Around here, it would be downtown LA in the summer.
Besides the bars on the RID, if the engine is in distress, you'll feel the idle start to miss a bit, and low-RPM running (off-idle & inching forward) will be a little rough. If you know what the bike "normally" feels like, you'll feel the difference instantly. It cools down quickly if you keep the oil (and air) circulating, or just pull over & shut down for a couple of minutes.
I run squeezed dinosaurs; no problems.
At border crossings, I've just shut it down... "Hey, that sure is a quiet bike!" "Yeah, it saves on gas, but you ought to see my Wheaties bill!"
 
It does run differently when it's too hot.

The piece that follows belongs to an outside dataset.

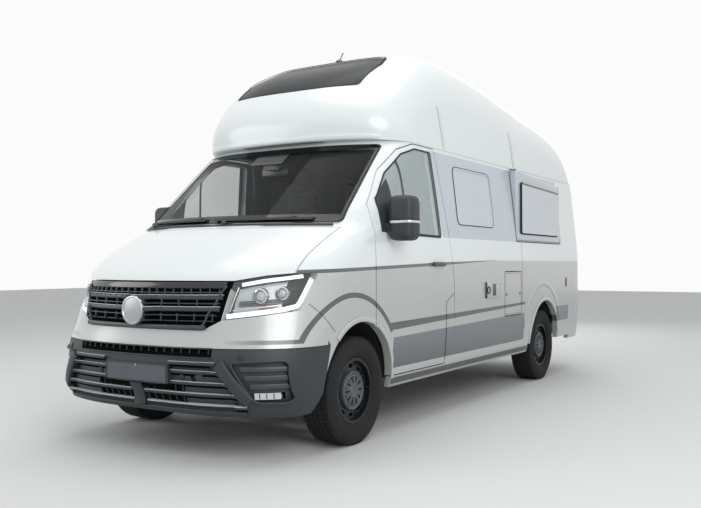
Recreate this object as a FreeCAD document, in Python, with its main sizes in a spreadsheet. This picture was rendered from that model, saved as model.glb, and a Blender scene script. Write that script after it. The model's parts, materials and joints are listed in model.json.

Around here, it would be downtown LA in the summer.
Besides the bars on the RID, if the engine is in distress, you'll feel the idle start to miss a bit, and low-RPM running (off-idle & inching forward) will be a little rough. If you know what the bike "normally" feels like, you'll feel the difference instantly. It cools down quickly if you keep the oil (and air) circulating, or just pull over & shut down for a couple of minutes.
I run squeezed dinosaurs; no problems.

I think I've got a cam chain guide or tensioner on it's last leg and when the bike gets hot, it makes a sound like a spun con-rod bearing. That's my alarm, don't even need to look at the RID to know I've got to cool it off.
 
It gets hot up there???
Get that fixed before it gets worse - if pieces come apart, it can get expensive very quickly... The upgraded tensioner really does quiet things down (and is so easy to do); but if a piece of a guide breaks off, that's not fun.
 
Yes, it gets hot up here.

It gets hot up there???
Get that fixed before it gets worse - if pieces come apart, it can get expensive very quickly... The upgraded tensioner really does quiet things down (and is so easy to do); but if a piece of a guide breaks off, that's not fun.

It gets hot, only lasts about 8 weeks if we are really lucky. Then again, I can walk on water, about 4 months of the year.

The noise, winter project along with rebuilding my tranny.
 
Sorta related...

Big wreck on I-75 years ago in Tennessee , on a very hot day. So I take the shoulder [slowly] & go around the jam till a cop at the scene steps back puts up his hand, says wait right there I'll be with you. Few minutes pass, he comes over, informs me that I'm in violation,and is going to site me. I said well OK...but I'm gonna guess that your ticket is considerably less than the cost of that engine, pointing down [82 Airhead] and I felt safer up here than stuck on the berm back there. He walked over to another officer, then back to direct traffic for a wrecker....then came back to me & said wait until the wrecker is able to move into the next lane , then go....held his hand up , watched the wrecker...then signaled me to go....:thumb
 
On my 94 R1100RSL I would just shut the engine off at long red lights in hot weather. Some of my riding buddies would laugh but it really built up heat fast with that full fairing.


.
 
71243
That's the way cops are supposed to do it. That's the way they usually do it for me.
Last year there was a large truck half off the side up on Highway 4. The people started yelling at me, hey, he (the cop) wants you to go up there. Where he directs me around the wreck.
OP
These are the situations where lane splitting was invented. And invented for.
We've all heard the adage, waste not, want not, and that space between the cars will go to waste if we don't use it.
It isn't that motorcycles get special privileges, it is that motorcycles simply fit thru' smaller places than cars.